INSTRUCTIONS FOR THE TASK: Begin at the first line and end at the line containing "grimy=w.times(w.about(angle, -24.0, 18.0, 50.0), hollow))". Extract exactly those lines.
::::::::
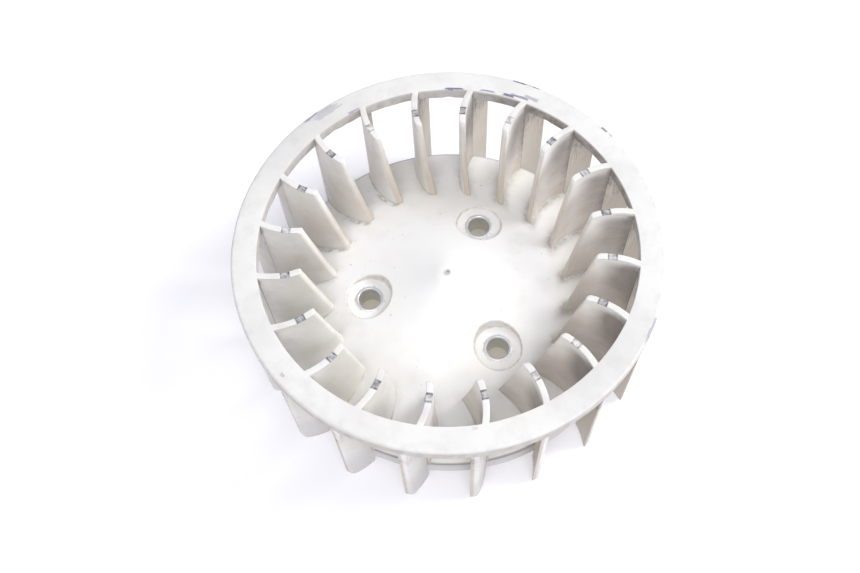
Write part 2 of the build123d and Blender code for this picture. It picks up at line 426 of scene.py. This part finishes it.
def blade_spot(w, groups):
    """Where a point is on a blade, and on which of its faces, as masks."""
    place, radius, angle, height, side, blade = w.group(
        groups["wheel place"], ("Place", "Radius", "Angle", "Height", "Side", "Blade"))
    hollow = w.ramp(side, 0.3, -0.3)
    outside = w.ramp(radius, PARTING_R - 0.1, PARTING_R + 0.1)
    return SimpleNamespace(
        place=place, radius=radius, angle=angle, height=height, blade=blade,
        hollow=hollow, outside=outside, inner=w.minus(1.0, outside),
        grimy=w.times(w.about(angle, -24.0, 18.0, 50.0), hollow))


def road_film(w, at, colour):
    """A film of road dirt: thicker low down and outward, and on the hollow side of the blade."""
    cloud = w.ramp(w.noise(at.place, 0.11, 2, 0.5), 0.36, 0.64)
    low = w.ramp(at.height, 44.8, 30.0, 0.0, 0.34)
    outward = w.ramp(at.radius, 42.0, 54.0, 0.0, 0.18)
    film = w.times(w.plus(low, outward), w.line(cloud, 0.2, 0.78))
    one_side = w.about(at.angle, 152.0, 22.0, 38.0, 0.62, 0.0)
    share = w.plus(w.line(at.hollow, 1.70, 0.05), one_side, w.times(at.grimy, 0.55))
    film = w.math("MULTIPLY", film, share, clamp=True)
    film = w.times(film, w.line(at.outside, -0.35, 1.0))
    colour = w.mix(film, colour, TAN_FILM)
    # darker in the middle of the hollow side, where the air leaves its soot
    upper = w.times(w.ramp(at.height, 44.5, 40.0), w.ramp(at.height, 15.0, 37.0))
    soot = w.times(upper, w.ramp(at.radius, 41.5, 49.5), w.ramp(cloud, 0.0, 1.0, 0.66, 0.80))
    soot = w.times(soot, at.hollow, at.inner)
    soot = w.math("MULTIPLY", soot, w.line(at.grimy, 0.55, 1.0), clamp=True)
    return w.mix(soot, colour, HOLLOW_SOOT), film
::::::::
ANSWER BELOW:
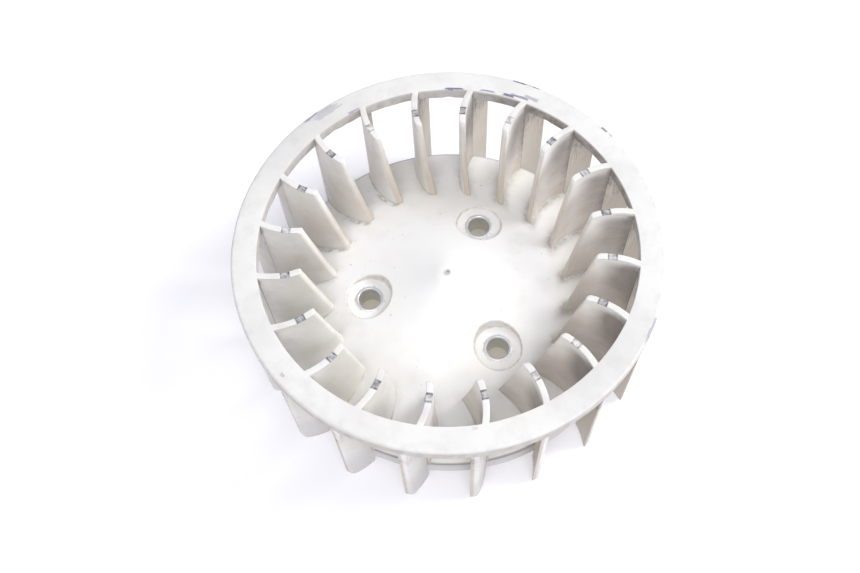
Write part 2 of the build123d and Blender code for this picture. It picks up at line 426 of scene.py. This part finishes it.
def blade_spot(w, groups):
    """Where a point is on a blade, and on which of its faces, as masks."""
    place, radius, angle, height, side, blade = w.group(
        groups["wheel place"], ("Place", "Radius", "Angle", "Height", "Side", "Blade"))
    hollow = w.ramp(side, 0.3, -0.3)
    outside = w.ramp(radius, PARTING_R - 0.1, PARTING_R + 0.1)
    return SimpleNamespace(
        place=place, radius=radius, angle=angle, height=height, blade=blade,
        hollow=hollow, outside=outside, inner=w.minus(1.0, outside),
        grimy=w.times(w.about(angle, -24.0, 18.0, 50.0), hollow))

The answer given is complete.